Last week it seemed billionaires would be coming to the rescue. Jack Dorsey, who founded Twitter and Square, donated $1 billion — amounting to 28 percent of his wealth — to relief programs related to the novel coronavirus.
That is a good sign.
How about the richest man in the world, the King of Amazon, clocking in at $139 billion and growing?
Jeff Bezos donated $100 million to Feeding America, a nonprofit focused on supporting food banks. Nice, Jeff, that is seven one-hundredths of a percent of your wealth. The equivalent would be someone with a net worth of $1 million donating less than $2 a day for a year.
Of course, Jeff Bezos’s wealth has increased by $25 billion in the past four months. His former wife, MacKenzie Bezos, has enjoyed a $8.6 billion increase in her wealth.
How about the Ballmers? Steve was Bill Gates’s roommate at Harvard and, for a while, Microsoft’s caretaker CEO. Steve’s family got some good headlines, donating $10 million to the UW for COVID-19 testing. With a net worth of $54 billion, that is less than two one-hundredths of their wealth. The equivalent for someone with $1 million would be $185 in a year, or 51 cents a day.
The Ballmers’ wealth has increased by $2.2 billion since the new year … just saying.
Unemployment is more than 20 percent in our state. Workers are unable to pay their rents and have lost their employer-sponsored health care. Their kids are out of school and missing breakfast and lunch. Our state will lose $5 billion in the next few months for public services, including health coverage, higher education and early learning.
And yet, islands of incredible wealth and privilege are abundant in Washington. Washington is home to three of the wealthiest 10 people in the world. We have 15 billionaires. More than 12,000 people have incomes over $1 million.
The popular phrase is that we are all in this together.
But we aren’t, are we?
The wealthiest among us remain insulated from the pandemic crisis and the economic crisis.
And it seems that they really don’t care.

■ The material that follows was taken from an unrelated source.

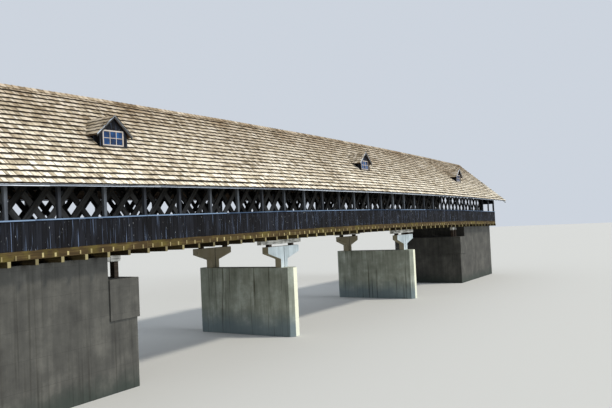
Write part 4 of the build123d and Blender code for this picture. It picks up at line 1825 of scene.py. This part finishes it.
@dataclass
class Studio:
    """The pale floor, the light and the camera."""

    place: Triple = (-23.326, -13.800, 3.722)
    yaw: float = 31.745
    pitch: float = 1.843
    roll: float = -2.612
    focal: float = 640.0
    frame_width: float = 612.0
    sensor: float = 36.0
    sight: float = 1000.0
    floor_size: float = 400.0
    floor_squares: int = 4
    lamps: tuple[Lamp, ...] = (Lamp("key", 22.0, 50.0, 2.6, 7.0, "#FFF8EC"),
                               Lamp("fill", 5.0, 14.0, 2.3, 28.0, "#E8F0FA"))
    sky: str = "#E2EAF5"
    sky_strength: float = 0.8

    def build(self) -> None:
        """Sets the camera, lays the floor at the water line and lights them."""
        self.camera()
        mesh = bmesh.new()
        bmesh.ops.create_grid(mesh, x_segments=self.floor_squares, y_segments=self.floor_squares,
                              size=self.floor_size / 2)
        floor = solid("studio_floor", mesh, FLOOR_PAINT)
        self.lights()

    def camera(self) -> None:
        """Sets the camera where the picture was taken from."""
        yaw, pitch, roll = (math.radians(a) for a in (self.yaw, self.pitch, self.roll))
        ahead = Vector((math.cos(yaw) * math.cos(pitch), math.sin(yaw) * math.cos(pitch), math.sin(pitch)))
        level = Vector((math.sin(yaw), -math.cos(yaw), 0.0))
        above = level.cross(ahead)
        right = level * math.cos(roll) + above * math.sin(roll)
        up = above * math.cos(roll) - level * math.sin(roll)
        data = bpy.data.cameras.new("camera")
        data.sensor_width = self.sensor
        data.lens = self.focal / self.frame_width * self.sensor
        data.clip_end = self.sight
        camera = show("camera", data)
        turn = Matrix((right, up, -ahead)).transposed().to_4x4()
        camera.matrix_world = Matrix.Translation(self.place) @ turn
        bpy.context.scene.camera = camera

    def lights(self) -> None:
        """Hangs a high key lamp and a low soft one, and fills the rest with pale light."""
        for lamp in self.lamps:
            lamp.hang()
        world = bpy.data.worlds.new("studio_light")
        world.use_nodes = True
        world.node_tree.nodes.clear()
        sky = add(world.node_tree, "Background", (self.sky, self.sky_strength))
        add(world.node_tree, "OutputWorld", (sky,))
        bpy.context.scene.world = world
        bpy.context.scene.view_settings.view_transform = "Standard"


def main() -> None:
    """Builds the scene, from the camera to the last piece."""
    logging.basicConfig(level=logging.INFO, format="%(message)s")
    dormers = Dormers()
    for part in (Studio(), Roof(dormers), dormers, RoofFrame(), Trusses(), Walkways(), Floor(), Portals(),
                 Masonry()):
        part.build()
        log.info("%s done", type(part).__name__)


if __name__ == "__main__":
    main()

We should not be surprised.
The wealthy do not contribute, and have never contributed, proportionately and in an equitable manner, to the public services of our state. Households with more than half a million dollars in income pay less than 3 percent of their income in state and local taxes.

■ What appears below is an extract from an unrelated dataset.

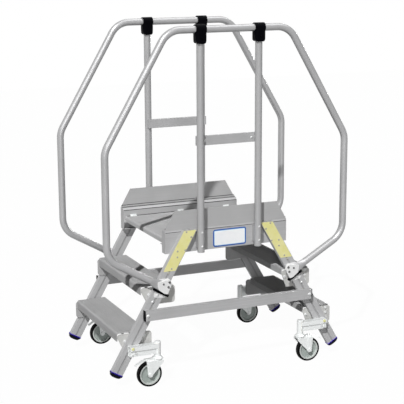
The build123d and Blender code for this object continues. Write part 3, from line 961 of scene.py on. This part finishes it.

# Dark strips in the seams, painted shadow lines: half length, outer face, thickness, lower edge and height

strip_edge = 0.0002
strip_half = beam_high.x - 0.002
seam_shadow_strips = (
    (beam_high.x - 0.001, beam_out - 0.0004, 0.0012, top_z - 0.0105, 0.0025),
    (strip_half, toe_inner, 0.0016, toe_lip_top, 0.0024),
    (strip_half, toe_lip_inner, 0.0016, top_z, 0.0020),
    (strip_half, beam_inner, 0.0012, top_z - 0.0125, 0.0025),
    (deck_high.x - 0.010, beam_inner, 0.0040, deck_high.z, 0.0018))
for side, sy in sides:
    bm = bmesh.new()
    for half_x, y_out, thick, z_low, rise in seam_shadow_strips:
        tray(bm, (-half_x, half_x), (sy * y_out, sy * (y_out - thick)), (z_low, z_low + rise), strip_edge)
    keep("seam_shadow_strips_" + side, mesh_of(bm, "strips"), gap_shadow)

# Folded clips that hold the deck at the beams

clip_half = 0.017
clip_reach = 0.013
clip_thick = 0.002
clip_foot = 0.0028
clip_rise = 0.010
clip_edge = 0.0006
clip_screw_in = 0.0075
clip_places = (-0.273, -0.004, 0.263)
for side, sy in sides:
    bm = bmesh.new()
    for x in clip_places:
        for reach, rise in ((clip_reach, clip_foot), (clip_thick, clip_rise)):
            tray(bm, (x - clip_half, x + clip_half), (sy * beam_inner, sy * (beam_inner - reach)),
                 (deck_high.z, deck_high.z + rise), clip_edge)
    keep("deck_clips_" + side, mesh_of(bm, "clips"), castor_zinc)
clip_screws = [((x, sy * (beam_inner - clip_screw_in), deck_high.z + clip_foot), (0.0, 0.0, 1.0), 0.7)
               for side, sy in sides for x in clip_places]
heads("deck_clip_screws", clip_screws, pan_screw, screw_zinc)

# Mounting plates of the handrails, the pressed saddles over the flattened ends, and black strips under the
# ends that paint their shadow

bracket_corners = ((0.318, 0.522), (0.378, 0.524), (0.402, 0.436), (0.342, 0.427))
saddle_corners = ((0.309, 0.494), (0.320, 0.520), (0.385, 0.512), (0.380, 0.474), (0.350, 0.451),
                  (0.332, 0.446))
# Painted shadow: a black strip along the lower edge of each flattened end
shadow_strip_corners = ((0.3225, 0.4410), (0.3305, 0.4305), (0.4060, 0.4740), (0.4000, 0.4850))
shadow_strip_face = tab_face + 0.001
rail_plates = (
    ("bracket", bracket_corners, bracket_face, 0.008, 0.0005, bracket_finish, "cast_aluminium"),
    ("saddle", saddle_corners, saddle_face, 0.005, 0.0012, bracket_finish, "cast_aluminium"),
    ("shadow_strip", shadow_strip_corners, shadow_strip_face, 0.005, 0.0012, black_moulded, "black_plastic"))
for spot, sx, sy in corners:
    for label, outline, face, radius, edge, finish, slot in rail_plates:
        shape = [(sx * x, z) for x, z in outline]
        bm = bmesh.new()
        plate(bm, rounded_outline(shape, radius), sy * stile_out, sy * abs(face), edge)
        keep("handrail_" + label + "_" + spot, mesh_of(bm, label), finish)

# Rounded treads of the foot caps: rings along the stile, each with its distance and two half widths

sole_rings = ((0.0060, 0.0300, 0.0133), (0.0120, 0.0303, 0.0135), (0.0165, 0.0288, 0.0126),
              (0.0205, 0.0250, 0.0106), (0.0235, 0.0180, 0.0072), (0.0247, 0.0080, 0.0030))
sole_points = 48


def squared(value):
    """Draws a sine or cosine out, so that a ring becomes a rounded rectangle."""
    return math.copysign(abs(value) ** 0.5, value)


for spot, sx, sy in corners:
    rings = []
    for down, half_long, half_short in sole_rings:
        ring = []
        for k in range(sole_points):
            angle = 2 * math.pi * k / sole_points
            across = half_long * squared(math.cos(angle))
            x = stile_x(stile_end_z) + down * math.cos(slope) + across * math.sin(slope)
            z = stile_end_z - down * math.sin(slope) + across * math.cos(slope)
            ring.append((sx * x, sy * (stile_middle + half_short * squared(math.sin(angle))), z))
        rings.append(ring)
    bm = bmesh.new()
    skin(bm, rings)
    keep("foot_sole_" + spot, mesh_of(bm, "sole"), foot_finish)

# Weld beads where the arm meets its sleeve: down both sides, and round the top

bead_pitch = 0.0022
bead_inset = 0.0004
bead_kind = {"Bead Radius": 0.0019, "Smallest": 0.8, "Largest": 1.15, "Seed": 7, "Finish": weld_finish}
down_steps = int((arm_high_edge - arm_low_edge) / bead_pitch)
arc_steps = int(math.pi * sleeve_radius / bead_pitch)
bead_points = [(stem.x - bead_inset, stem.y + way * sleeve_radius, arm_low_edge + bead_pitch * (k + 0.5))
               for way in (-1, 1) for k in range(down_steps)]
for k in range(arc_steps + 1):
    angle = math.pi * (k / arc_steps - 0.5)
    bead_points.append((stem.x + sleeve_radius * math.cos(angle), stem.y + sleeve_radius * math.sin(angle),
                        arm_high_edge))
bead_mesh = bpy.data.meshes.new("bead_points")
bead_mesh.from_pydata([(sx * x, -sy * y, z) for spot, sx, sy in corners for x, y, z in bead_points], [], [])
keep("castor_arm_welds", run_tree("castor_arm_welds", bead_mesh, beads, bead_kind), weld_finish,
     crease=weld_crease)

# Caps on the sleeves and ribs on the brake pedals

cap_sink = 0.001
cap_profile = ((0.0125, 0.0), (0.0125, 0.0022), (0.0115, 0.0032), (0.0085, 0.0032), (0.0078, 0.0024),
               (0.0015, 0.0024))
pedal_root_x = stem.x + 0.058
pedal_root_z = stem.z + 0.0003
pedal_tip_z = pedal_root_z - 0.024
pedal_middle_x = (pedal_root_x + pedal_tip_x) / 2
pedal_middle_z = (pedal_root_z + pedal_tip_z) / 2 + 0.005
pedal_line = ((pedal_root_x, pedal_root_z), (pedal_middle_x, pedal_middle_z), (pedal_tip_x, pedal_tip_z))
rib_count = 5
rib_first = 0.003
rib_pitch = 0.005
rib_half = 0.0009
rib_reach = 0.0085
rib_under = 0.0012
rib_over = 0.0008
rib_edge = 0.0004


def pedal_height(x):
    """Top of a brake pedal at x: a parabola through its root, its middle and its tip."""
    height = 0.0
    for own_x, own_z in pedal_line:
        weight = 1.0
        for other_x, other_z in pedal_line:
            if other_x != own_x:
                weight *= (x - other_x) / (own_x - other_x)
        height += weight * own_z
    return height


for spot, sx, sy in corners:
    bm = bmesh.new()
    lathe(bm, (sx * stem.x, sy * stem_out, arm_high.z - cap_sink), cap_profile)
    keep("sleeve_cap_" + spot, mesh_of(bm, "cap"), screw_zinc)
    bm = bmesh.new()
    for k in range(rib_count):
        x = pedal_tip_x - rib_first - rib_pitch * k
        z = pedal_height(x)
        tray(bm, (sx * (x - rib_half), sx * (x + rib_half)),
             (sy * stem_out - rib_reach, sy * stem_out + rib_reach), (z - rib_under, z + rib_over), rib_edge)
    keep("pedal_ribs_" + spot, mesh_of(bm, "ribs"), castor_zinc, "castor_" + spot)

# Floor and world: white to the camera and in reflections, plain and low for the light on the ladder

floor_glow = 0.975
floor_half = 12.0
floor_scale = 2.0
floor_tone = (0.88, 0.90)
floor_bounce = grey(0.30)
fill_level = 0.04


def mixed_shader(tree, factor, first, second):
    """Two shaders mixed by a factor."""
    return output(tree, "ShaderNodeMixShader", {0: factor, 1: first, 2: second})


def floor_finish():
    """Pale floor that looks white to the camera and keeps a soft shadow."""
    material = bpy.data.materials.new("pale_floor")
    material.use_nodes = True
    tree = material.node_tree
    tree.nodes.clear()
    place = node(tree, "ShaderNodeTexCoord").outputs["Object"]
    cloud = output(tree, "ShaderNodeTexNoise", {"Vector": place, "Scale": floor_scale})
    tone = output(tree, "ShaderNodeMapRange", dict(enumerate((cloud,) + middle_part + floor_tone)))
    matt = output(tree, "ShaderNodeBsdfDiffuse", {0: tone})
    room = output(tree, "ShaderNodeBsdfDiffuse", {0: floor_bounce})
    glow = output(tree, "ShaderNodeEmission", {1: 1.0})
    rays = node(tree, "ShaderNodeLightPath").outputs
    direct = maths(tree, "MAXIMUM", rays["Is Camera Ray"], rays["Is Glossy Ray"])
    picked = mixed_shader(tree, direct, room, mixed_shader(tree, floor_glow, matt, glow))
    node(tree, "ShaderNodeOutputMaterial", {0: picked})
    return material


floor_mesh = bpy.data.meshes.new("floor")
floor_corners = [(x * floor_half, y * floor_half, 0.0) for x, y in ((-1, -1), (1, -1), (1, 1), (-1, 1))]
floor_mesh.from_pydata(floor_corners, [], [(0, 1, 2, 3)])
floor_mesh.materials.append(floor_finish())
floor = put("floor", floor_mesh)

world = bpy.data.worlds.new("plain_studio")
bpy.context.scene.world = world
world.use_nodes = True
tree = world.node_tree
tree.nodes.clear()
rays = node(tree, "ShaderNodeLightPath").outputs
direct = maths(tree, "MAXIMUM", rays["Is Camera Ray"], rays["Is Glossy Ray"])
seen = maths(tree, "MAXIMUM", direct, rays["Is Transmission Ray"])
fill = output(tree, "ShaderNodeBackground", {0: grey(1.0), 1: fill_level})
white = output(tree, "ShaderNodeBackground", {0: grey(1.0), 1: 1.0})
node(tree, "ShaderNodeOutputWorld", {0: mixed_shader(tree, seen, fill, white)})

# Lamps: strength, width in degrees, and the way that the light goes; the sheen lamp gives gloss alone

lamps = {"key": (3.15, 1.0, (0.66, 0.78, -1.0)),
         "front": (0.62, 12.0, (0.30, 0.92, -0.18)),
         "back": (1.2, 10.0, (-0.55, -0.83, -0.02)),
         "sheen": (1.5, 50.0, (-0.40, 0.01, -0.92))}
for label, (strength, width, way) in lamps.items():
    sun = bpy.data.lights.new(label, "SUN")
    sun.energy = strength
    sun.angle = math.radians(width)
    lamp = put(label, sun)
    lamp.visible_diffuse = label != "sheen"
    lamp.rotation_mode = "QUATERNION"
    lamp.rotation_quaternion = Vector((0.0, 0.0, -1.0)).rotation_difference(Vector(way).normalized())

# Camera at the photograph's viewing angle

camera_place = Vector((-2.401, -5.387, 2.0676))
camera_yaw = math.radians(24.05)
camera_pitch = math.radians(12.095)
camera_roll = math.radians(-0.28)
sensor_width = 36.0
focal_pixels = 1179.4
photo_pixels = 404
far_clip = 60.0
forward = Vector((math.sin(camera_yaw) * math.cos(camera_pitch),
                  math.cos(camera_yaw) * math.cos(camera_pitch), -math.sin(camera_pitch)))
level = Vector((math.cos(camera_yaw), -math.sin(camera_yaw), 0.0))
upward = level.cross(forward)
right = math.cos(camera_roll) * level + math.sin(camera_roll) * upward
upward = math.cos(camera_roll) * upward - math.sin(camera_roll) * level
lens = bpy.data.cameras.new("camera")
lens.sensor_width = sensor_width
lens.lens = sensor_width * focal_pixels / photo_pixels
lens.clip_end = far_clip
camera = put("camera", lens)
turn = Matrix((right, upward, -forward)).transposed().to_4x4()
camera.matrix_world = Matrix.Translation(camera_place) @ turn
bpy.context.scene.camera = camera
bpy.context.scene.view_settings.view_transform = "Standard"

The uber-wealthy most likely pay less than 1 percent. Middle-class families pay 10 percent and poor families pay 17 percent.
In ordinary times, the billionaires did not want us to be all together. Ballmer publicly opposed Seattle’s income tax on the affluent over the past few years. Words and money are just pocket change for them, but they worked.
In our “progressive” state, there is no income tax on the wealthy.
Now, in bad times, the uber-wealthy again want to make sure that they rise above the citizens of our state, casting out crumbs of beneficence when we need bakeries full of bread.
John Burbank is the executive director of the Economic Opportunity Institute.